One way the mid-sized brands extend credit to retailers is to borrow on their accounts receivable (A/R). Such lenders are sometimes called "factors," and these companies not only lend against the A/R, they insure the A/R against default.
One mid-sized company in strong shape is Cervelo. Its president and co-founder, Gerard Vroomen (pictured at the P4 Interbike launch), must consider not only his company's credit availability, but that of his direct customers, that is, the retailers. Vroomen says that "A/R insurers are conservative right now, credit limit increases that would have been a no-brainer last year now see more resistance." This means factors are going to be scrutinizing retailers much more closely than in times past, much like mortgage lenders' posture toward prospective homeowners.
But Vroomen does not see this as a problem for a brand with Cervelo's strength. "For us it seems to be business as usual, only more. Dealers are very bullish about their Cervelo business for 2009 despite the credit crisis, the level of their enthusiasm has surprised me."
He is more sanguine about the marginal brands. "I would presume that the second and third tier brands may have trouble keeping their levels at the stores."
Bill Fields echoes this: "There won't be as much product on showroom floors."
What does this mean for end-users?
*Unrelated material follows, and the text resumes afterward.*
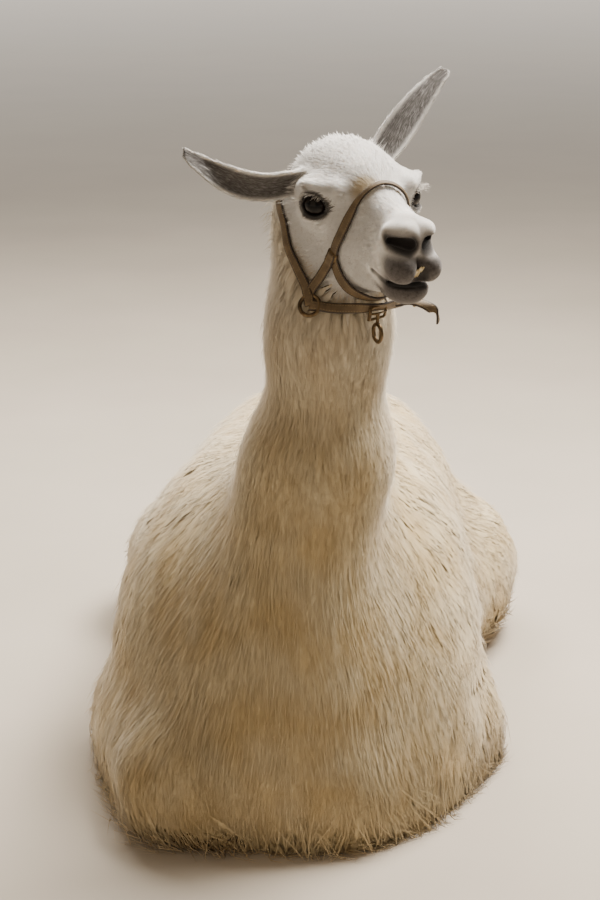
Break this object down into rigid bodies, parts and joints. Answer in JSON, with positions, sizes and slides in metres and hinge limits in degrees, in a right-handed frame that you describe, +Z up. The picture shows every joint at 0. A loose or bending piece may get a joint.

If a store's second, third and fourth brands tend, in general, to have restricted access to credit, or if the stores themselves find their small business credit lines constricted, or if their vendors' factors don't approve them for credit, or tighten their availble credit, they'll forced to do business with less inventory on their showroom floors. The brands that can backfill empty floor space will have see their fortunes rise. Any brand that can fulfill on an at-once basis will have a good year.
This means it should be a banner year for the larger or stronger brands, and for the custom bike makers. It also means that the available inventories on showroom floors will go quick. So, if you've got a Kuota Kueen K, a Scott Plasma II, a Cannondale Slice or a Cervelo P4C in mind, don't think too hard or wait too long.